NIH Grants Funding to Glaucoma Treatment Research at S&T

August 03, 2023

A professor at the Missouri University of Science and Technology (Missouri S&T), who is leading groundbreaking research in glaucoma treatments, has recently received the prestigious National Institutes of Health's R01 grant. This grant will allocate $2.5 million in funding over the span of the next five years to support his dedicated research team.

The Centers for Disease Control and Prevention reports that glaucoma ranks as the second-leading cause of blindness worldwide, affecting approximately three million Americans.

The condition leads to elevated eye pressure, which gradually damages the optic nerve, as explained by Yang. To manage the disease, most patients are currently prescribed daily eye drops to alleviate pressure and mitigate symptoms.
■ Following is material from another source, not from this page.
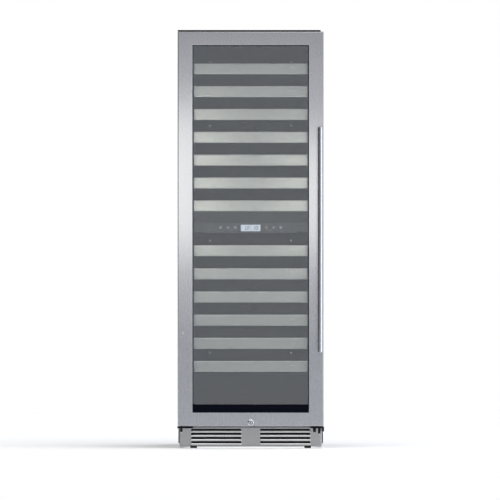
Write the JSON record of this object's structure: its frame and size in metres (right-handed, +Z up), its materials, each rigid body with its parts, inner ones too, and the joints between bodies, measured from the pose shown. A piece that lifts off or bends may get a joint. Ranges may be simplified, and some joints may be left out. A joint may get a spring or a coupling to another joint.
{
  "type": "wine cooler",
  "caption": "Tall two-zone wine cooler with a framed glass door, bar handle, sliding bottle shelves with steel fronts, control panel and slotted kick plate.",
  "frame": {"origin": "on the floor, under the centre of the whole object's box with the door shut", "axes": "+Z up; -Y out of the front, through the door; +X towards the handle side"},
  "size_m": [0.599, 0.73, 1.706],
  "materials": {
    "black_steel": "satin",
    "zinc_steel": "satin",
    "foam": "matte",
    "liner": "matte",
    "panel": "satin",
    "display": "gloss",
    "fan_plastic": "matte",
    "condenser_metal": "satin",
    "stainless": "satin",
    "handle_steel": "satin",
    "kick_steel": "satin",
    "shelf_steel": "satin",
    "chrome": "polished",
    "door_plastic": "matte",
    "outer_glass": "polished",
    "inner_glass": "polished",
    "spacer_black": "satin",
    "gasket": "matte",
    "hinge_black": "satin",
    "foot_rubber": "matte",
    "rack": "satin"
  },
  "bodies": {
    "cabinet": {"case_wrapper": "black_steel", "back_panel": "zinc_steel", "base_plate": "zinc_steel", "insulation_foam": "foam", "inner_liner": "liner", "zone_divider": "liner", "control_panel": "panel", "display_window": "display", "air_duct_upper": "liner", "air_duct_lower": "liner", "compressor": "black_steel", "condenser": "condenser_metal", "upper_hinge_bracket": "hinge_black", "lower_hinge_bracket": "hinge_black", "door_support_bracket": "hinge_black", "kick_plate": "kick_steel"},
    "door": {"door_frame": "stainless", "door_core": "door_plastic", "outer_glass": "outer_glass", "inner_glass": "inner_glass", "glass_spacer": "spacer_black", "door_gasket": "gasket", "handle_bar": "handle_steel", "handle_post_upper": "handle_steel", "handle_post_lower": "handle_steel", "lock_housing": "chrome"},
    "lock": {"lock_barrel": "chrome"},
    "shelf_01": {"shelf_01_rack": "rack", "shelf_01_fascia": "shelf_steel"},
    "shelf_02": {"shelf_02_rack": "rack", "shelf_02_fascia": "shelf_steel"},
    "shelf_03": {"shelf_03_rack": "rack", "shelf_03_fascia": "shelf_steel"},
    "shelf_04": {"shelf_04_rack": "rack", "shelf_04_fascia": "shelf_steel"},
    "shelf_05": {"shelf_05_rack": "rack", "shelf_05_fascia": "shelf_steel"},
    "shelf_06": {"shelf_06_rack": "rack", "shelf_06_fascia": "shelf_steel"},
    "shelf_07": {"shelf_07_rack": "rack", "shelf_07_fascia": "shelf_steel"},
    "shelf_08": {"shelf_08_rack": "rack", "shelf_08_fascia": "shelf_steel"},
    "shelf_09": {"shelf_09_rack": "rack", "shelf_09_fascia": "shelf_steel"},
    "shelf_10": {"shelf_10_rack": "rack", "shelf_10_fascia": "shelf_steel"},
    "shelf_11": {"shelf_11_rack": "rack", "shelf_11_fascia": "shelf_steel"},
    "shelf_12": {"shelf_12_rack": "rack", "shelf_12_fascia": "shelf_steel"},
    "shelf_13": {"shelf_13_rack": "rack", "shelf_13_fascia": "shelf_steel"},
    "foot_front_left": {"foot_front_left": "foot_rubber"},
    "foot_front_right": {"foot_front_right": "foot_rubber"},
    "foot_rear_left": {"foot_rear_left": "foot_rubber"},
    "foot_rear_right": {"foot_rear_right": "foot_rubber"},
    "upper_fan": {"evaporator_fan_upper": "fan_plastic"},
    "lower_fan": {"evaporator_fan_lower": "fan_plastic"},
    "rear_fan": {"condenser_fan": "fan_plastic"}
  },
  "joints": [
    {"name": "door_swing", "type": "hinge", "parent": "cabinet", "child": "door", "pos_m": [-0.283, -0.293, 0.091], "axis": [0, 0, -1], "range_deg": [0, 110]},
    {"name": "lock_turn", "type": "hinge", "parent": "door", "child": "lock", "pos_m": [0, -0.315, 0.1055], "axis": [0, 1, 0], "range_deg": [0, 90]},
    {"name": "shelf_01_slide", "type": "slide", "parent": "cabinet", "child": "shelf_01", "axis": [0, -1, 0], "range_m": [0, 0.35]},
    {"name": "shelf_02_slide", "type": "slide", "parent": "cabinet", "child": "shelf_02", "axis": [0, -1, 0], "range_m": [0, 0.35]},
    {"name": "shelf_03_slide", "type": "slide", "parent": "cabinet", "child": "shelf_03", "axis": [0, -1, 0], "range_m": [0, 0.35]},
    {"name": "shelf_04_slide", "type": "slide", "parent": "cabinet", "child": "shelf_04", "axis": [0, -1, 0], "range_m": [0, 0.35]},
    {"name": "shelf_05_slide", "type": "slide", "parent": "cabinet", "child": "shelf_05", "axis": [0, -1, 0], "range_m": [0, 0.35]},
    {"name": "shelf_06_slide", "type": "slide", "parent": "cabinet", "child": "shelf_06", "axis": [0, -1, 0], "range_m": [0, 0.35]},
    {"name": "shelf_07_slide", "type": "slide", "parent": "cabinet", "child": "shelf_07", "axis": [0, -1, 0], "range_m": [0, 0.35]},
    {"name": "shelf_08_slide", "type": "slide", "parent": "cabinet", "child": "shelf_08", "axis": [0, -1, 0], "range_m": [0, 0.35]},
    {"name": "shelf_09_slide", "type": "slide", "parent": "cabinet", "child": "shelf_09", "axis": [0, -1, 0], "range_m": [0, 0.35]},
    {"name": "shelf_10_slide", "type": "slide", "parent": "cabinet", "child": "shelf_10", "axis": [0, -1, 0], "range_m": [0, 0.35]},
    {"name": "shelf_11_slide", "type": "slide", "parent": "cabinet", "child": "shelf_11", "axis": [0, -1, 0], "range_m": [0, 0.35]},
    {"name": "shelf_12_slide", "type": "slide", "parent": "cabinet", "child": "shelf_12", "axis": [0, -1, 0], "range_m": [0, 0.35]},
    {"name": "shelf_13_slide", "type": "slide", "parent": "cabinet", "child": "shelf_13", "axis": [0, -1, 0], "range_m": [0, 0.35]},
    {"name": "foot_front_left_screw", "type": "slide", "parent": "cabinet", "child": "foot_front_left", "axis": [0, 0, -1], "range_m": [0, 0.015]},
    {"name": "foot_front_right_screw", "type": "slide", "parent": "cabinet", "child": "foot_front_right", "axis": [0, 0, -1], "range_m": [0, 0.015]},
    {"name": "foot_rear_left_screw", "type": "slide", "parent": "cabinet", "child": "foot_rear_left", "axis": [0, 0, -1], "range_m": [0, 0.015]},
    {"name": "foot_rear_right_screw", "type": "slide", "parent": "cabinet", "child": "foot_rear_right", "axis": [0, 0, -1], "range_m": [0, 0.015]},
    {"name": "upper_fan_spin", "type": "hinge", "parent": "cabinet", "child": "upper_fan", "pos_m": [0, 0.2665, 1.33], "axis": [0, 1, 0], "continuous": true},
    {"name": "lower_fan_spin", "type": "hinge", "parent": "cabinet", "child": "lower_fan", "pos_m": [0, 0.2665, 0.6], "axis": [0, 1, 0], "continuous": true},
    {"name": "rear_fan_spin", "type": "hinge", "parent": "cabinet", "child": "rear_fan", "pos_m": [0.145, 0.262, 0.14], "axis": [0, 1, 0], "continuous": true}
  ],
  "couplings": [
    {"joint": "shelf_01_slide", "follows": "door_swing", "m_per_rad": 0.06},
    {"joint": "shelf_02_slide", "follows": "door_swing", "m_per_rad": 0.06},
    {"joint": "shelf_03_slide", "follows": "door_swing", "m_per_rad": 0.06},
    {"joint": "shelf_04_slide", "follows": "door_swing", "m_per_rad": 0.06},
    {"joint": "shelf_05_slide", "follows": "door_swing", "m_per_rad": 0.06},
    {"joint": "shelf_06_slide", "follows": "door_swing", "m_per_rad": 0.06},
    {"joint": "shelf_07_slide", "follows": "door_swing", "m_per_rad": 0.06},
    {"joint": "shelf_08_slide", "follows": "door_swing", "m_per_rad": 0.06},
    {"joint": "shelf_09_slide", "follows": "door_swing", "m_per_rad": 0.06},
    {"joint": "shelf_10_slide", "follows": "door_swing", "m_per_rad": 0.06},
    {"joint": "shelf_11_slide", "follows": "door_swing", "m_per_rad": 0.06},
    {"joint": "shelf_12_slide", "follows": "door_swing", "m_per_rad": 0.06},
    {"joint": "shelf_13_slide", "follows": "door_swing", "m_per_rad": 0.06}
  ]
}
However, Yang and his team of researchers have developed a groundbreaking treatment that could potentially reduce the frequency of eye drop usage to once per week while achieving enhanced efficacy compared to existing regimens. Yang's expertise in glaucoma treatments spans over 14 years, during which he has refined multiple versions of eye drop medications.

“There is no cure so far for the disease, but the research we are conducting should make a significant difference for patients,” sais Dr. Hu Yang, S&T’s Doshi Endowed Department Chair of Chemical and Biochemical Engineering.

The key to Yang's treatment lies in a specialized nanoparticle delivery system that significantly enhances the delivery of ophthalmic medications into the eye. Unlike current eye drops, which only manage to reach about 2% of the targeted location, the new formulation allows for the delivery of multiple types of medication. These medications will address both drainage blockages in the eyes and reduce the production of aqueous humor, a fluid that contributes to intraocular pressure.

While the current National Institutes of Health (NIH) grant project extends for five years, Yang's previous work on various iterations of the treatment enables the possibility of initiating clinical trials before the present project concludes.

“This treatment should make a significant difference for patients with glaucoma, so we obviously would like to see them benefit from it as soon as possible,” he said. “We have worked on this for several years and are highly optimistic about its potential efficacy.”

Additional researchers involved in the project comprise Dr. Xiaorong Liu, a retina cell biologist, and her team from the University of Virginia, alongside Dr. Christopher Leffler, an ophthalmologist affiliated with Virginia Commonwealth University Medical Center.